Almost three-fourths of all voters said in exit polls that Edwards' profession did not influence their choice.
Edwards' skills as a campaigner have helped him deflect such charges and will continue to do so, said Thad Beyle, political science professor at the University of North Carolina at Chapel Hill.
For instance, Edwards has answered critics this way: "I think people who don't like the jury system are people who hate the idea that everybody is treated exactly the same inside a courtroom, no matter who you are or who your family is or what kind of power you have outside the courtroom."
His up-from-the-bootstraps biography — he is the son of two mill workers — also helps. "It's not like he came from a family of lawyers or he's wealthy because he inherited money," Beyle said.
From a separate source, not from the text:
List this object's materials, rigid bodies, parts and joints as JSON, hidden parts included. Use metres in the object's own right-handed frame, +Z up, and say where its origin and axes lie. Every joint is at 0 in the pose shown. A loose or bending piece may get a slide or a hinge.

The trial lawyer attacks probably serve to energize business groups in support of Bush rather than stir the average voter, said Beyle. "There's such an antagonism between big business and these trial lawyers," he added.
Said Sherman Joyce, president of the American Tort Reform Association, as Senate Republicans pushed legislation to prevent lawyers from making millions in class-action lawsuits: "Senator Edwards has consistently supported a pro-litigation, anti-civil justice reform agenda that puts his wealthy personal injury lawyer patrons ahead of the American people."
At the very least, Edwards' occupation provides fodder for the late-night comics.
"As you know, John Edwards is a former trial lawyer. Which is a smart move considering the last election was decided in court. Kerry may need him to step in and sue or something," said Jay Leno.